Saran menyarankan agar mereka meningkatkan jumlah pasukan. Kalau Kao sampai tiba di Paktai, masalah akan jadi makin runyam bagi semua orang, termasuk bagi Saran.

"Dia punya dendam kesumat padamu, kan?"

"Dia dan aku, jika kematian tidak memainkan perannya, maka masalah tidak akan berakhir."


Tanpa mereka ketahui, Kao dan gengnya sebenarnya sudah hampir tiba di Paktai setelah beberapa hari mengayuh rakit. Kao mengajak mereka jalan kaki melewati hutan di pegunungan karena hanya itu jalur paling aman dari pengawasan Saran.

Salah satu gengnya cemas karena jalan yang dia pilih itu terlalu jauh. Mereka mungkin bisa mati sebelum sampai di markas mereka.

"Kau dan aku punya musuh yang sama, yaitu Saran. Begitu kita tiba di Pak Tai, aku punya rencana bagus." Ujar Kao lalu melangkah duluan memimpin jalan mereka.


Ibu masuk ke kamar Duang untuk membawakan makan siang dan obat untuknya. Ibu meyakinkannya untuk jaga kesehatan dulu sekarang, setiap masalah pasti ada jalan keluarnya. Tapi Duang terus saja mencari-cari Saran. Dia pergi ke mana?

"Dia kerja. Dia tidak akan pulang sampai besok."

"Dia tidak akan pulang? Aku seperti ini, dia masih bisa pergi bekerja? Apa dia ingin aku mati dulu?"

"Dia itu sheriff yang tugasnya melindungi masyarakat. Bukankah terlalu egois kalau kau menyuruhnya untuk menjagamu seorang?" Tegur Ibu. "Makan saja dan minum obatmu. Besok atau lusa, dia pasti pulang."

Ibu lalu pergi, tapi Duang malas terus-terusan di rumah dan akhirnya memutuskan pergi. Dan tempat yang didatanginya ternyata diskotik. Parahnya lagi, dia bahkan memesan alkohol yang sangat kuat biar dia bisa tidur... dan jauh lebih baik kalau dia tidak bangun lagi.


Kebetulan, Braranee juga ada di diskotik yang sama dan duduk tepat di meja sebelah. Kesempatan, Braranee langsung mendekatinya sambil nyinyir. Dia tidak menyangka kalau Duang masih punya muka untuk menampakkan dirinya di hadapan orang lain padahal berita tentang keluarganya sudah viral di mana-mana.
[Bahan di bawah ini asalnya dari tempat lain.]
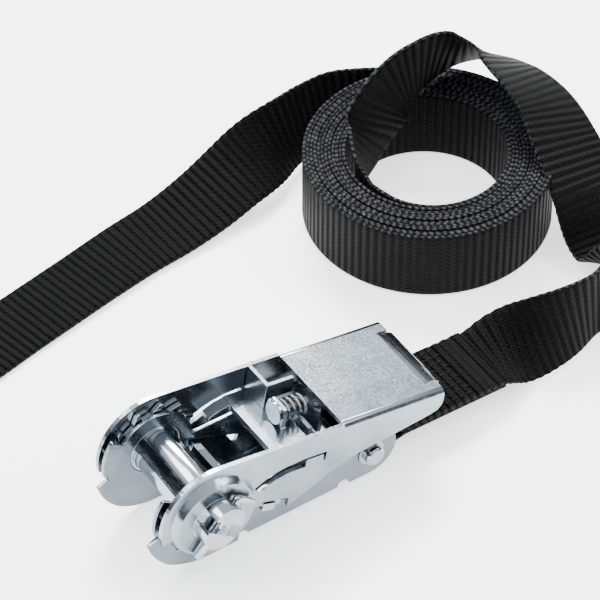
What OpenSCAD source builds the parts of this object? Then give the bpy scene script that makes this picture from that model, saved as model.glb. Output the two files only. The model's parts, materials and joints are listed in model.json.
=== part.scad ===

"Berita? Beritanya sudah tersebar?" Panik Duang.

Duang tidak percaya? Braranee pun dengan sengaja teriak-teriak mengumumkan pada semua orang yang ada di sana untuk melihat Duang yang baru saja bangkrut setelah kena tipu orang bule ini. Beritanya sudah masuk koran loh.